There seems to be some usage of some property related to the wedge product here which I'm not familiar with. I know the definition, but this seems to be not using that and instead something else?

Answer 1

1. The first step is actually two steps in one.
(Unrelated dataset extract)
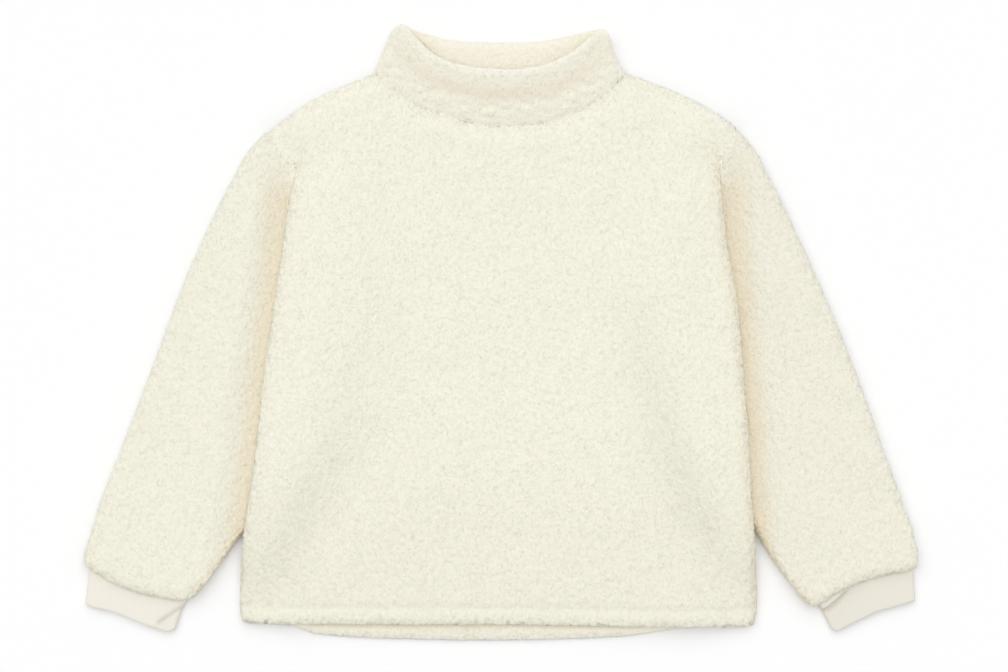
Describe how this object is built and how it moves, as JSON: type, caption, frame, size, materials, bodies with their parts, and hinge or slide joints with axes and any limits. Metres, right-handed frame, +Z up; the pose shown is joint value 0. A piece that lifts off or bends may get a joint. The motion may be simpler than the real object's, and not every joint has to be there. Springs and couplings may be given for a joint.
{
  "type": "pullover",
  "caption": "Child's oversized pullover in cream curly-pile fleece, laid flat, with a funnel collar, long sleeves, plain knitted cuffs and a turned hem.",
  "frame": {"origin": "bottom centre of the pullover's bounding box, on the surface that it lies on", "axes": "+Z up from that surface, +Y from the hem towards the neck, +X to the right of the picture, which is the wearer's left"},
  "size_m": [0.619, 0.4577, 0.0216],
  "materials": {
    "front_fleece": "matt curly-pile fleece",
    "back_fleece": "matt curly-pile fleece",
    "sleeve_fleece": "matt curly-pile fleece",
    "collar_fleece": "matt curly-pile fleece",
    "cuff_knit": "plain fine-ribbed knit"
  },
  "bodies": {
    "root": {"front": "front_fleece", "back": "back_fleece", "sleeve_left": "sleeve_fleece", "sleeve_right": "sleeve_fleece", "collar": "collar_fleece", "cuff_left": "cuff_knit", "cuff_right": "cuff_knit"}
  },
  "joints": []
}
The wedge product is multi-linear, so we expand $$\left(\sum_{j=1}^ka_j^1\gamma^j\right)\wedge\dotsc\wedge\left(\sum_{j=1}^ka_j^k\gamma^j\right)=\sum_{j_1,\dotsc,j_k=1}^ka^1_{j_1}\gamma^{j_1}\wedge\dotsc\wedge a_{j_n}^k\gamma^{j_k}.$$ Next, the wedge product is alternating, so only the summands for which $j_1,\dotsc,j_k$ are pairwise distinct are non-zero. To say that $j_1,\dotsc,j_k$ are pairwise distinct, however, is just to say that they are a permutation of $\{1,\dotsc,k\}$, so that's how we get $$\sum_{j_1,\dotsc,j_k=1}^ka^1_{j_1}\gamma^{j_1}\wedge\dotsc\wedge a_{j_n}^k\gamma^{j_k}=\sum_{\sigma\in S_k}a_{\sigma(1)}^1\gamma^{\sigma(1)}\wedge\cdots\wedge a^k_{\sigma(k)}\gamma^{\sigma(k)}.$$

2. The wedge product is alternating, hence anti-symmetric, meaning $\gamma^{\sigma(1)}\wedge\dotsc\wedge\gamma^{\sigma(k)}=\mathrm{sgn}(\sigma)\gamma^1\wedge\dotsc\wedge\gamma^k$.

Answer 2

$$\begin{align*} \beta^1\wedge\cdots\wedge\beta^k&=\left(\sum_{j=1}^ka_j^1\gamma^j\right)\wedge\cdots\wedge\left(\sum_{j=1}^ka_j^k\gamma^j\right) \\ &=\sum_{j=1}^k \left(a_j^1\gamma^j\wedge\cdots\wedge\left(\sum_{j=1}^ka_j^k\gamma^j\right)\right) \\ &= \cdots \\ &= \sum_{1 \leq i_1, \ldots, i_k \leq k} \left(a_{i_1}^1\gamma^{i_1}\wedge\cdots\wedge a_{i_k}^k\gamma^{i_k}\right) \\ &=\sum_{\sigma \in S_k} \left(a_{\sigma(1)}^1\gamma^{\sigma(1)}\wedge\cdots\wedge a_{\sigma(k)}^k\gamma^{\sigma(k)}\right), \end{align*} $$ where the last equality comes up because we can't have repeats (by antisymmetry).

Now let $\sigma \in S_k$. If $\sigma = (13)$, then notice that

$$\begin{align*} \gamma^3 \wedge \gamma^2 \wedge \gamma^1 \wedge \cdots \wedge \gamma^k &= -\gamma^3 \wedge \gamma^1 \wedge \gamma^2 \wedge \cdots \wedge \gamma^k \\ &= \gamma^1 \wedge \gamma^3 \wedge \gamma^2 \wedge \cdots \wedge \gamma^k \\ &= -\gamma^1 \wedge \gamma^2 \wedge \gamma^3 \wedge \cdots \wedge \gamma^k .\end{align*}$$

Check that this works for every transposition. Using the definition of $\text{sgn}$, the second equality follows.